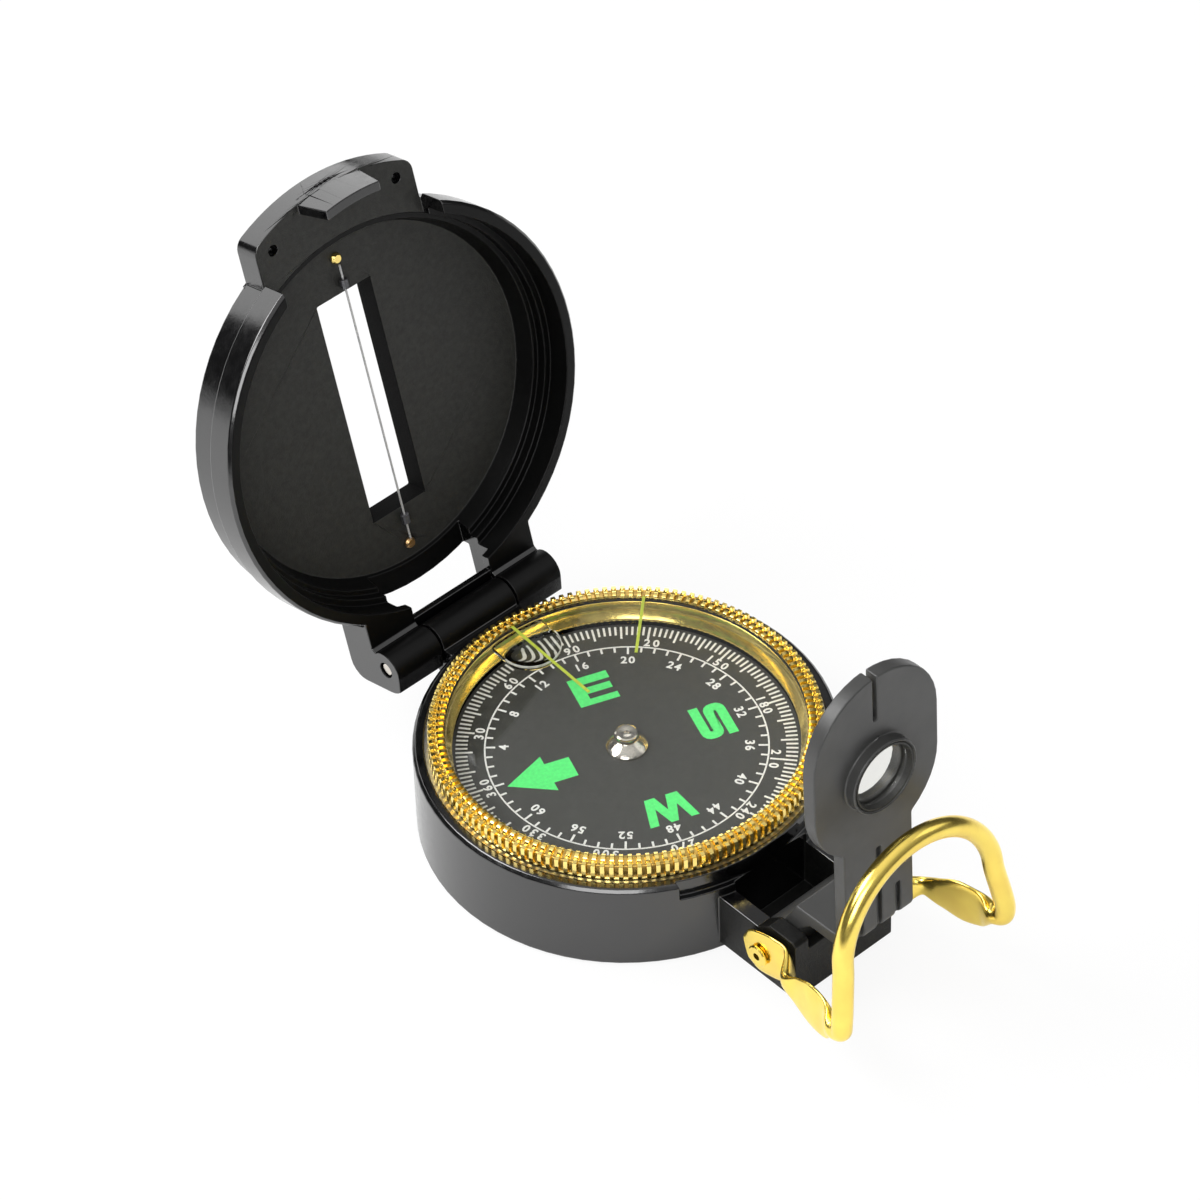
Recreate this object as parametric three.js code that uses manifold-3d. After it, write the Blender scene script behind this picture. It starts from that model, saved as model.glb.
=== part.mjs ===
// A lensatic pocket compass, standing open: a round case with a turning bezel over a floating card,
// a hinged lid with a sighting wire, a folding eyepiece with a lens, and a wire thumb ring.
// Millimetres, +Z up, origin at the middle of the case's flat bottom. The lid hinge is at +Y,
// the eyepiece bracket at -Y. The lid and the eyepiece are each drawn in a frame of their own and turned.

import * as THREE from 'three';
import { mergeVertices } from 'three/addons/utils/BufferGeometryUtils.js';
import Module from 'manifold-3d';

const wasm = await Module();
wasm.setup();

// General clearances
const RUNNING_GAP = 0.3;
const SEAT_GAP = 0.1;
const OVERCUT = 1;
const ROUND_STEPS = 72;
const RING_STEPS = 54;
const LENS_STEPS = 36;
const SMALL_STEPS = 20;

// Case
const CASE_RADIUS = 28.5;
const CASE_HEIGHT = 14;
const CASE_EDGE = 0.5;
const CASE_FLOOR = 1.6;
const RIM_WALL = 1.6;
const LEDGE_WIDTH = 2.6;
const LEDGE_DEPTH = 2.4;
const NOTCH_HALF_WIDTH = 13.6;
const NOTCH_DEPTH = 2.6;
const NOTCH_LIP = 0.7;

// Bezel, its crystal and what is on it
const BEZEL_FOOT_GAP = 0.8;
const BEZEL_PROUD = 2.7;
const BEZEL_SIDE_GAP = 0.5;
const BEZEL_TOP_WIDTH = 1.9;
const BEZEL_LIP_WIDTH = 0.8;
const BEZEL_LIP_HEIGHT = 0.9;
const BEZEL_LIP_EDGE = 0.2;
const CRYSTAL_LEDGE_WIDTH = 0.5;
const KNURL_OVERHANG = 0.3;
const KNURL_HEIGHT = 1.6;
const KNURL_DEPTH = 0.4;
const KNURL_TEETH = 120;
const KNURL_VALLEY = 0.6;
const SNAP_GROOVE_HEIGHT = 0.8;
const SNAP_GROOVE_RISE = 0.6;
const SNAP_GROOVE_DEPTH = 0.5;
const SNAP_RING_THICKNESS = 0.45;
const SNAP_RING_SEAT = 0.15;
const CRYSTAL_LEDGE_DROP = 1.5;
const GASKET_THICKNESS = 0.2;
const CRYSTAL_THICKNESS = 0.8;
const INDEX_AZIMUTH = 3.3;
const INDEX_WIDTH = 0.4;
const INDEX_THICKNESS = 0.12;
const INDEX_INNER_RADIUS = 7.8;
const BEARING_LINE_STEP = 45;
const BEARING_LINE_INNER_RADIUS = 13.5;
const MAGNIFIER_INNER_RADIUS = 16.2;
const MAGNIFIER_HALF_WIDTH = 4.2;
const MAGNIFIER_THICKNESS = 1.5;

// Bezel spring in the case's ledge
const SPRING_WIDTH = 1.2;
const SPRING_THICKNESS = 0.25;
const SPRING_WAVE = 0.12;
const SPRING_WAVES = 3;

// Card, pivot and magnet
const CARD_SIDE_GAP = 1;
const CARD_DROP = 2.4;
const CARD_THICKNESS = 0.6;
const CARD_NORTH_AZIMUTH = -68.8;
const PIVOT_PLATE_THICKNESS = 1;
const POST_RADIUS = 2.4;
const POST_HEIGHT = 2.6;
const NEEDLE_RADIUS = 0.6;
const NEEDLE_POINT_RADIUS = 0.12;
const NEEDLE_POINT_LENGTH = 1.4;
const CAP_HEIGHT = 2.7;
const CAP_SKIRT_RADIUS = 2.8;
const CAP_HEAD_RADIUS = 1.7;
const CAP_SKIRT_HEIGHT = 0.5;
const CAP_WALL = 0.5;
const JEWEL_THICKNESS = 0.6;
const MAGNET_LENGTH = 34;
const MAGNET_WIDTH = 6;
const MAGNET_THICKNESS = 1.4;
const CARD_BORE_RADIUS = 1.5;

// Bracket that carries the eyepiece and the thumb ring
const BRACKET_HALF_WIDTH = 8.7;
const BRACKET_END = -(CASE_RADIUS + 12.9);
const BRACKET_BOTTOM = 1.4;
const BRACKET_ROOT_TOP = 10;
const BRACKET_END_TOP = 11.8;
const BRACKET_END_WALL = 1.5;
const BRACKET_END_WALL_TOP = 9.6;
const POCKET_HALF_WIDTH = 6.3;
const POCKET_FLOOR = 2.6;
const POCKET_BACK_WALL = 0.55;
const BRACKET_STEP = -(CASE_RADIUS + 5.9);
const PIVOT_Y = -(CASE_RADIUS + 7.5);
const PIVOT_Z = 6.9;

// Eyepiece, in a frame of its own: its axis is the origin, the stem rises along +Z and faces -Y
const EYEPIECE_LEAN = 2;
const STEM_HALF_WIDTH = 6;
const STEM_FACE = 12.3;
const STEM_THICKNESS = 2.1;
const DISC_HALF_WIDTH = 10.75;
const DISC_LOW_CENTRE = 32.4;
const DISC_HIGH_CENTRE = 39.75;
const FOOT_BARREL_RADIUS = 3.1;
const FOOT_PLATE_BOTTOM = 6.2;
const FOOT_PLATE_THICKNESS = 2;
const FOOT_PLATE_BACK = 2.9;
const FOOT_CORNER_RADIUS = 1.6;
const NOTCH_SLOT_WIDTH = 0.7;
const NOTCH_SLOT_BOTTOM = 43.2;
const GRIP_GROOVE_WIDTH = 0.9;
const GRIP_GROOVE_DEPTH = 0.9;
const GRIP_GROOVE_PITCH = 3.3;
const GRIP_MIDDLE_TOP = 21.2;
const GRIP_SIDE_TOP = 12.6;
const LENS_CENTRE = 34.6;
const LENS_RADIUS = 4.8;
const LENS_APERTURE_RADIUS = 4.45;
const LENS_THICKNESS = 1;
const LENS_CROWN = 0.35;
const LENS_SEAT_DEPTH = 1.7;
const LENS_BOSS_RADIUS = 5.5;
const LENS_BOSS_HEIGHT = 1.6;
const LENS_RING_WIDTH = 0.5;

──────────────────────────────

### [Written problem]
Search the data above for the word "that", then gather each line in which it appears.

### [Written response]
Recreate this object as parametric three.js code that uses manifold-3d. After it, write the Blender scene script behind this picture. It starts from that model, saved as model.glb.
// Bracket that carries the eyepiece and the thumb ring